At Openlands, a Chicago conservation nonprofit where Carlini was trained as a volunteer tree keeper, Vice President of Community Conservation Daniella Pereira said he is a "dedicated, passionate advocate for trees."

"It's what he loves, probably one of the top things in the world that he does love, so I would say it's not a chore for him so much as he wants to show others how to do things correctly, and he also doesn't want to see ash trees just lost in our region," she said.

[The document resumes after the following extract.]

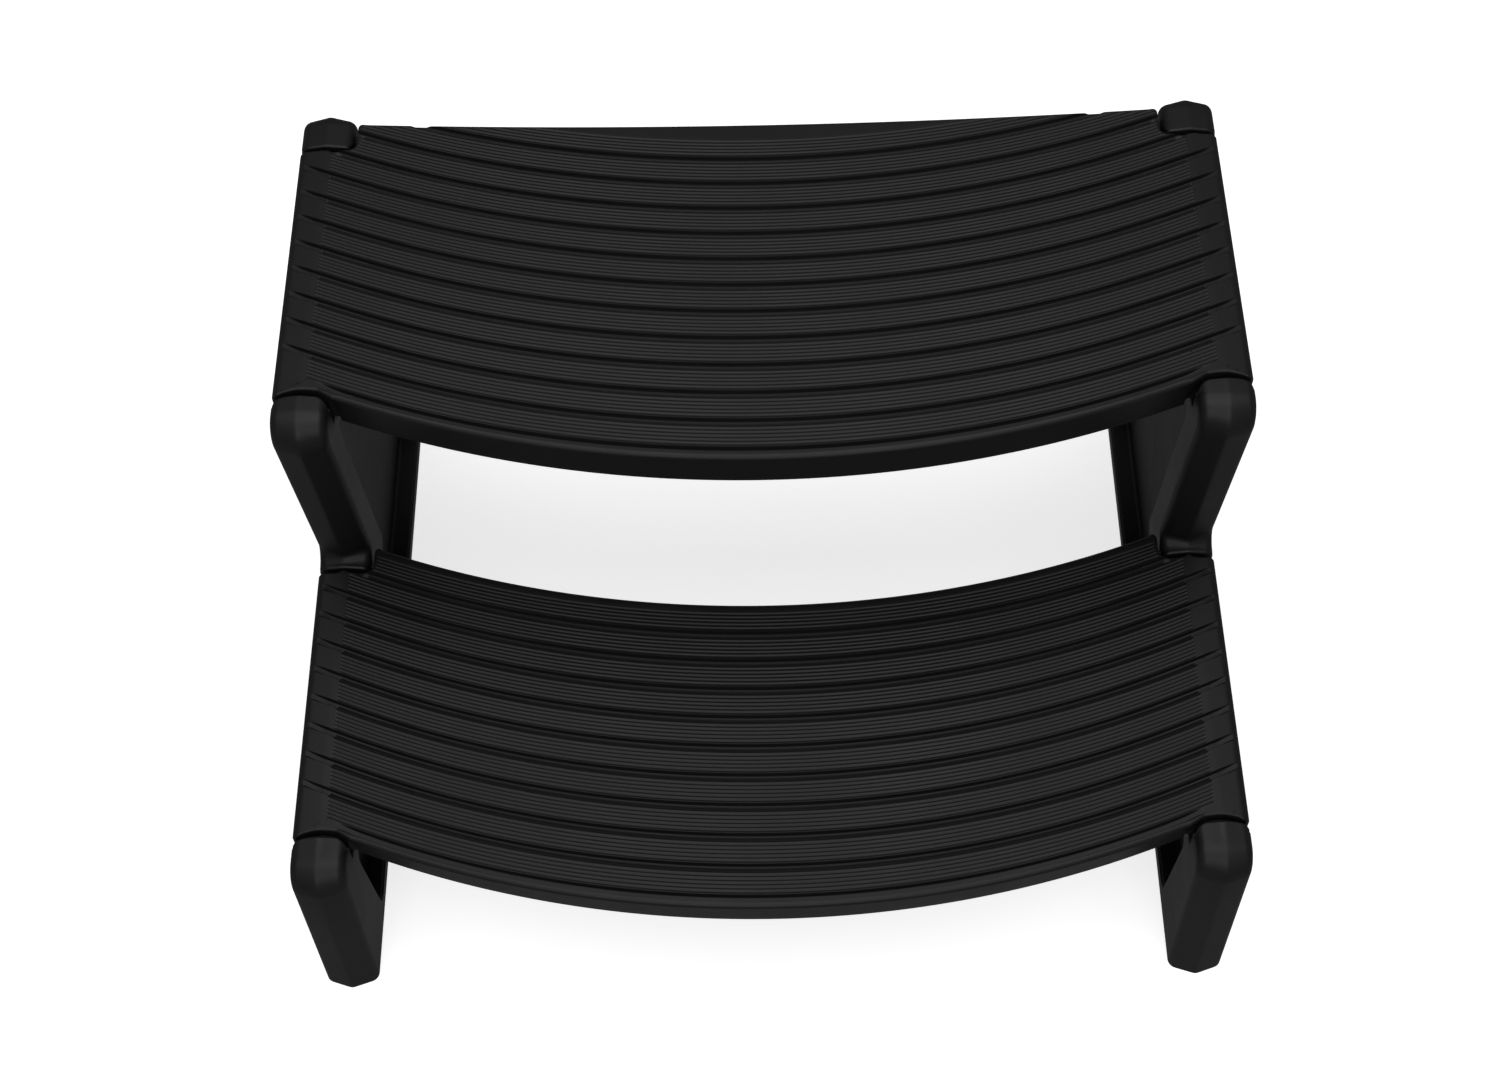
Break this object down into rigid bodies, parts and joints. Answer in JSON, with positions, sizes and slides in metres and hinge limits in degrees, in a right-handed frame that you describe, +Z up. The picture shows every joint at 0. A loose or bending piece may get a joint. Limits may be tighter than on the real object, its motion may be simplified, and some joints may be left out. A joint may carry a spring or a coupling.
{
  "type": "step stool",
  "caption": "Free-standing black moulded-plastic step with curved, grooved treads, one above and behind the other, screwed between closed stair-shaped side frames.",
  "frame": {"origin": "on the floor, under the middle of the object's bounding box", "axes": "+X to the user's right along the treads' length, +Y from the front of the lower tread to the back of the upper one, +Z up"},
  "size_m": [0.7, 0.58, 0.384],
  "materials": {
    "black_plastic": "fine moulded texture, satin black",
    "screw_steel": "plain zinc-plated steel"
  },
  "bodies": {
    "root": {"left_side_frame": "black_plastic", "right_side_frame": "black_plastic", "lower_tread": "black_plastic", "upper_tread": "black_plastic", "lower_left_screws": "screw_steel", "lower_right_screws": "screw_steel", "upper_left_screws": "screw_steel", "upper_right_screws": "screw_steel"}
  },
  "joints": []
}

Carlini, who works as an arborist, arrived on a recent urban hike with tree clippers and work gloves. His excitement when he got to the intersection of Belden and Nordica avenues was contagious. The ash trees lining the block to the south were all planted before the Great Chicago Fire of 1871, he said. Since fires release carbon and trees absorb it, these ashes likely still contain remnants of the historic disaster.

"They actually lock in peoples' breath," he added of the trees.

"So (I) like to think some historical people had their breath locked up in these old trees."

About a dozen 150-year-old ashes lined the street, each with the species' distinctive deeply furrowed diamond-patterned bark. Many had thick trunks, but one was so slender you could wrap your arms around it.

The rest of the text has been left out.